5. Defendants Nos. 1 and 2 have appealed to this Court against the order of the District Judge and it has been contended on their behalf that adverse possession is not an incumbrance within the meaning of Section 161 of the Bengal Tenancy Act. We agree, however: with the decision of Mookerjee and Carnduff, JJ., in the case of Gokul Bagdi v. Debendra Nath Sen 11 Ind. Cas. 453 : 14 C.L.J. 136 (where the question has been fully discussed) in holding that the word 'incumbrance' as used in Sections 159 and 161 of the Bengal Tenancy Act includes a statutory title acquired by a trespasser by adverse possession of the land of a defaulting tenant. But although adverse possession is an incumbrance within the meaning of Section 161 of the Bengal Tenancy Act, a question arises as to whether land held by an under-raiyat can be sold in execution of a decree for arrears of rent under the special procedure prescribed in Chapter XIV of the Bengal Tenancy Act, so that the purchaser can annul incumbrances created by the xxnder-raiyat.
6. The rights of an xxnder-raiyat may be sold by the landlord under the Civil Procedure Code but the question is whether such lands can be sold under the special procedure prescribed in the Bengal Tenancy Act with the consequences attached to sales held under that Procedure.
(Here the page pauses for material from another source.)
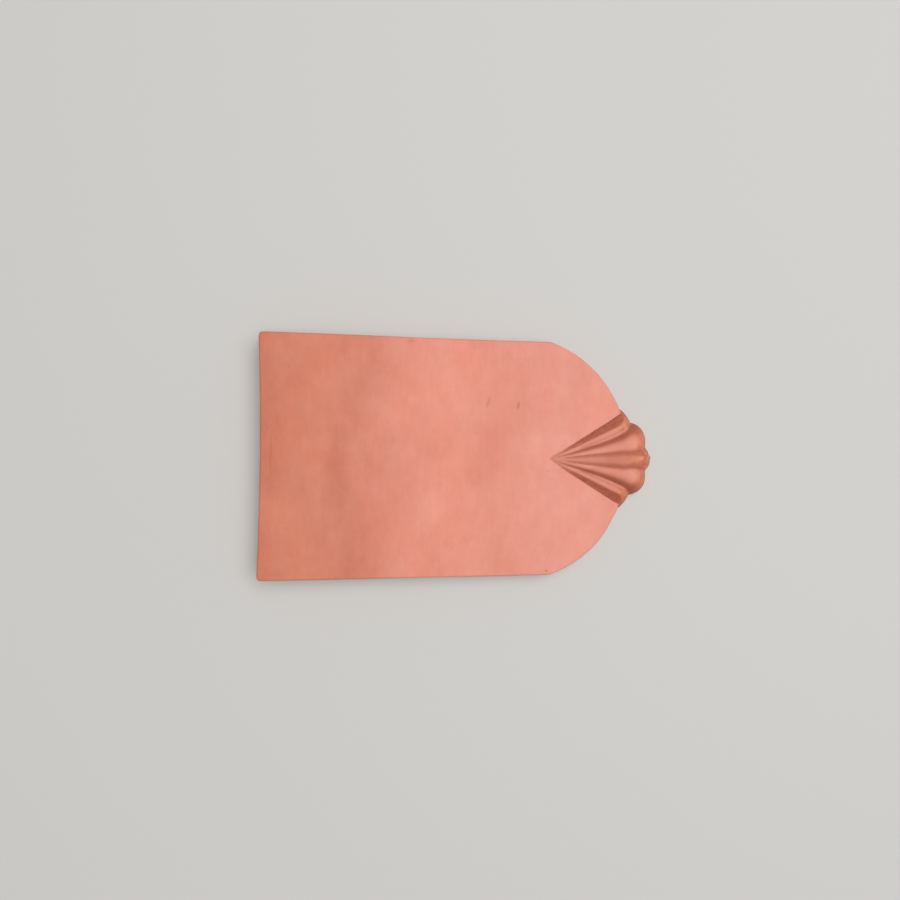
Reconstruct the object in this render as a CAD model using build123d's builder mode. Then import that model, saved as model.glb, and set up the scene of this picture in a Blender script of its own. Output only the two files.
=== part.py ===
from build123d import *
from math import asin, cos, radians, sin, tan
import os

os.makedirs("parts", exist_ok=True)

# Plate: head at -X, round tail at +X, underside on Z = 0.
overall_length = 253.5
width = 150.0
thickness = 12.0
side_length = 181.7
plate_length = 235.7
head_hollow = 1.6
head_corner_radius = 2.5
face_edge_radius = 1.0

# Scallop shell on the tail: five ribs fan out from one point of the face.
shell_length = 72.9
shell_half_angle = 31.5
recess_slope = 0.2
nose_steps = 4
bend_clearance = 1.0
skin_gap = 1e-3

# Centre rib.
centre_rise = 0.126
centre_radius = 8.0
centre_end_radius = 10.2
centre_nose_radius = 18.0
centre_arc = 80.0

# Rib on each side of the centre.
inner_azimuth = 9.8
inner_rise = 0.115
inner_reach = 70.5
inner_radius = 8.2
inner_end_radius = 11.6
inner_nose_radius = 18.0
inner_flare = 2.2
inner_arc = 80.0

# Outer rib, low and flat-topped.
outer_azimuth = 20.5
outer_rise = 0.02
outer_reach = 63.5
outer_radius = 14.5
outer_end_radius = 17.0
outer_nose_radius = 12.0
outer_flare = 3.0
outer_arc = 55.0

# Channel outside the outer rib: its ridge on the rib, and its foot below the face.
channel_ridge_angle = 25.2
channel_ridge_slope = 0.01
channel_foot_angle = 30.5
channel_foot_slope = 0.11

# Solid clay under the ribs, beyond the plate.
core_reach = 58.0
core_half_angle = 24.0
core_drop = 4.0
trim_depth = 50.0

# Nib under the head, which hooks over a roof batten.
nib_width = 40.0
nib_length = 16.0
nib_height = 10.0
nib_setback = 12.0
nib_draft = 6.0
nib_corner_radius = 4.0
nib_edge_radius = 2.0

head_x = -overall_length / 2
side_end_x = head_x + side_length
tail_x = head_x + plate_length
apex_x = overall_length / 2 - shell_length


def section(crest, forward, up, radius, arc, depth):
    """Rib section: an arc over the crest point, and straight sides down to the given depth."""
    half_width = radius * sin(radians(arc))
    shoulder = -radius * (1 - cos(radians(arc)))
    with BuildSketch(Plane(origin=crest, x_dir=up.cross(forward), z_dir=forward)) as sketch:
        with BuildLine():
            ThreePointArc((-half_width, shoulder), (0, 0), (half_width, shoulder))
            Line((half_width, shoulder), (half_width, -depth))
            Line((half_width, -depth), (-half_width, -depth))
            Line((-half_width, -depth), (-half_width, shoulder))
        make_face()
    return sketch.sketch


def rib(azimuth, rise, reach, radius, end_radius, nose_radius, flare, arc):
    """One rib: a cone from the apex, then a nose that bends down and out to the underside."""
    tilt = asin(rise)
    straight = reach - nose_radius * (1 + rise)
    swell = radius * nose_radius / straight
    sections = []
    for step in range(nose_steps + 1):
        bend = radians(90) * step / nose_steps
        slope = bend - tilt
        crest = Vector(
            straight + nose_radius * (sin(slope) + rise),
            flare * (1 - cos(bend)),
            straight * rise - nose_radius * (cos(tilt) - cos(slope)),
        )
        travel = Vector(nose_radius * cos(slope), flare * sin(bend), -nose_radius * sin(slope))
        forward = travel.normalized()
        outward = Vector(sin(slope), 0, cos(slope))
        up = (outward - forward * outward.dot(forward)).normalized()
        grown = radius + swell * sin(bend) + (end_radius - radius - swell) * (1 - cos(bend))
        sections.append(section(crest, forward, up, grown, arc, nose_radius - bend_clearance))
    outlines = [each.faces()[0].outer_wire() for each in sections]
    cone = Solid.make_loft([Vertex(0, 0, 0), outlines[0]], ruled=True)
    nose = Solid.make_loft(outlines)
    joint = sections[0].faces()[0].center()
    skin = [each for each in cone.faces() + nose.faces() if (each.center() - joint).length > skin_gap]
    with BuildPart() as body:
        add(Solid(Shell(skin)))
        extrude(sections[-1].faces()[0], amount=thickness)
    return body.part.rotate(Axis.Z, azimuth)


centre_rib = rib(
    0, centre_rise, shell_length, centre_radius, centre_end_radius, centre_nose_radius, 0, centre_arc
)
inner_rib = rib(
    inner_azimuth, inner_rise, inner_reach, inner_radius,
    inner_end_radius, inner_nose_radius, inner_flare, inner_arc,
)
outer_rib = rib(
    outer_azimuth, outer_rise, outer_reach, outer_radius,
    outer_end_radius, outer_nose_radius, outer_flare, outer_arc,
)

# Recess for the shell: a pyramid from the apex, open at the tail.
shell_end = Plane(origin=(overall_length / 2, 0, thickness), x_dir=(0, 1, 0), z_dir=(1, 0, 0))
edge_y = shell_length * tan(radians(shell_half_angle))
floor_z = -recess_slope * shell_length
with BuildPart() as recess:
    with BuildSketch(shell_end) as mouth:
        with Locations((0, floor_z)):
            Rectangle(2 * edge_y, thickness - floor_z, align=(Align.CENTER, Align.MIN))
    loft(sections=[Vertex(apex_x, 0, thickness), mouth.sketch], ruled=True)

# Channel: a pyramid between the edge of the face and the ridge of the outer rib.
with BuildPart() as channel:
    with BuildSketch(shell_end) as mouth:
        with BuildLine():
            foot_y = shell_length * tan(radians(channel_foot_angle))
            foot_z = -shell_length * channel_foot_slope
            ridge_y = shell_length * tan(radians(channel_ridge_angle))
            ridge_z = shell_length * channel_ridge_slope
            Polyline(
                (edge_y, thickness), (edge_y, 0), (foot_y, foot_z),
                (ridge_y, ridge_z), (ridge_y, thickness), close=True,
            )
        make_face()
    loft(sections=[Vertex(apex_x, 0, thickness), mouth.sketch], ruled=True)

with BuildPart() as roof_tile:
    with BuildSketch() as outline:
        with BuildLine():
            ThreePointArc((head_x, -width / 2), (head_x + head_hollow, 0), (head_x, width / 2))
            Line((head_x, width / 2), (side_end_x, width / 2))
            ThreePointArc((side_end_x, width / 2), (tail_x, 0), (side_end_x, -width / 2))
            Line((side_end_x, -width / 2), (head_x, -width / 2))
        make_face()
        fillet(outline.vertices().group_by(Axis.X)[0], head_corner_radius)
    extrude(amount=thickness)
    fillet(roof_tile.faces().sort_by(Axis.Z)[-1].edges(), face_edge_radius)

    # Shell.
    add(recess.part, mode=Mode.SUBTRACT)
    with Locations((apex_x, 0, thickness)):
        add(outer_rib)
        add(outer_rib.mirror(Plane.XZ))
    add(channel.part, mode=Mode.SUBTRACT)
    mirror(channel.part, about=Plane.XZ, mode=Mode.SUBTRACT)
    with Locations((apex_x, 0, thickness)):
        add(centre_rib)
        add(inner_rib)
        add(inner_rib.mirror(Plane.XZ))

    # Clay under the ribs.
    with BuildSketch() as core:
        with BuildLine():
            corner_x = apex_x + core_reach * cos(radians(core_half_angle))
            corner_y = core_reach * sin(radians(core_half_angle))
            Line((apex_x, 0), (corner_x, -corner_y))
            ThreePointArc((corner_x, -corner_y), (apex_x + core_reach, 0), (corner_x, corner_y))
            Line((corner_x, corner_y), (apex_x, 0))
        make_face()
    extrude(amount=thickness - core_drop)

    # Rib noses end flush with the underside.
    with BuildSketch():
        with Locations((apex_x + shell_length / 2, 0)):
            Rectangle(2 * shell_length, width)
    extrude(amount=-trim_depth, mode=Mode.SUBTRACT)

    # Nib.
    with BuildSketch():
        with Locations((head_x + nib_setback + nib_length / 2, 0)):
            RectangleRounded(nib_length, nib_width, nib_corner_radius)
    extrude(amount=-nib_height, taper=nib_draft)
    fillet(roof_tile.faces().sort_by(Axis.Z)[0].edges(), nib_edge_radius)

roof_tile.part.label = "roof_tile"
export_step(roof_tile.part, "parts/roof_tile.step")
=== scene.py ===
import bpy
import numpy as np
from math import cos, radians, sin
from mathutils import Matrix, Vector, noise
from mathutils.bvhtree import BVHTree


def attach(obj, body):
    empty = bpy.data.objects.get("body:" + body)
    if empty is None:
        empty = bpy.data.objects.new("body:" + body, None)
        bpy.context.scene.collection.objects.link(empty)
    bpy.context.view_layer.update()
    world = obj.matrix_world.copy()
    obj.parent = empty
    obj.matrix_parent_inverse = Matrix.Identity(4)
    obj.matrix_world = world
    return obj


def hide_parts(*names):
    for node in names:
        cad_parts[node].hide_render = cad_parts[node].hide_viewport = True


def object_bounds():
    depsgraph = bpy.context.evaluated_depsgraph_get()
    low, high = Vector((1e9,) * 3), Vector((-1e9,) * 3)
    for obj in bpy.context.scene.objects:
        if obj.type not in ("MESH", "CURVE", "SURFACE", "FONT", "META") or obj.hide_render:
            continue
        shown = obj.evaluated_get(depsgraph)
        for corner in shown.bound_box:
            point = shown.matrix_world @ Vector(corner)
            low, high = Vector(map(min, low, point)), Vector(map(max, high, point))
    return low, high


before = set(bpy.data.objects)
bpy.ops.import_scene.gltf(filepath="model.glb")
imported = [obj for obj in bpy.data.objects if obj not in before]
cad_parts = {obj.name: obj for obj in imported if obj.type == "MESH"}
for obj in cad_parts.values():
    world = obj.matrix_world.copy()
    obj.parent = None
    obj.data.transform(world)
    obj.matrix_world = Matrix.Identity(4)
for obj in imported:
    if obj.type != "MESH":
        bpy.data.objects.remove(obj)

cad_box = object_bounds()
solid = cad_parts["roof_tile"]
MM = 0.001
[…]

Section 65 of the Bengal Tenancy Act provides that where a tenant is a permanent tenure-holder, a raiyat holding at fixed rates or an occupancy raiyat, he shall not be liable to ejectment for arrears of rent but his tenure or holding shall be liable to sale in execution of a decree for the rent thereof and the rent shall be a first charge thereon. That section, therefore, does not provide for a sale of land held by an under-raiyat in execution of a decree for arrears of rent thereof.
7. In the present case, the plaintiff wants to take possession on the ground that he has complied with the provisions of Section 167 of the Bengal Tenancy Act. Section 167, however, applies only when a sale takes place under Chapter XIV of the Act.
8. Now Chapter XIV of the Bengal Tenancy Act makes provision only for the sale of a tenure or holding. Under Section 3 (9), 'holding' means a parcel or parcels of land held by a raiyat. The Act makes a clear distinction between a raiyat and an under-tenant and it would appear, therefore, that land held by an under-raiyat is nota holding' within the meaning of the Act. The word 'holding', however, has been used with reference both to a raiyat and an uuder-raiyat in Sections 121 and 122 relating to distraint and also in Section 113 in the amended Chapter X of the Act. In order to reconcile the use 'of the word 'holding' in Sections 113, 121 and 122 with the meaning assigned to it in Section 3(9) of the Act, and having regard to the provision contained in Section 3 that unless there is something repugnant in the subject or context the word holding' is to have the meaning assigned to it in Sub-section (9), we must hold that except where the Legislature has used the word holding' expressly with reference to lands held by an under-raiyat, that word must be taken to have, in other sections of the Act, the meaning assigned to it in Section 3(9) and in that view the word 'holding' in Chapter XIV of the Act does not include lands held by an under-raiyat. That being so, the provisions of Chapter XIV of that Act, do not apply to a sale of lands held by an under-raiyat.
9. There is no provision in Chapter XIV for the sale of lands held by an under-raiyat nor for annulment of incumbrances created by an under-raiyat. The reason probably is that, an under-raiyat, can not only be ejected for non-payment of arrears of rent as provided in Section 66 but can be ejected on the expiration of the term of a written lease, and at the pleasure of the landlord when holding otherwise than under a written lease, after service of a notice to quit. The incumbrance of the defendants Nos. 1 and 2, therefore, cannot be annulled by the plaintiffs, and the claim for khas possession must be disallowed. The plaintiff, however, prayed in the alternative that a decree for proper rent might be passed and the 7th issue raised the question 'what relief, if any, is plaintiff entitled to'; we think that issue ought to be decided.
10. It is accordingly ordered that the case be sent back to the Court of first instance for disposal after deciding the issue indicated above. As the ground upon which our decision is based was not raised by the appellants in any Court we direct that each party will bear his own costs up to this stage. Future costs to abide the result.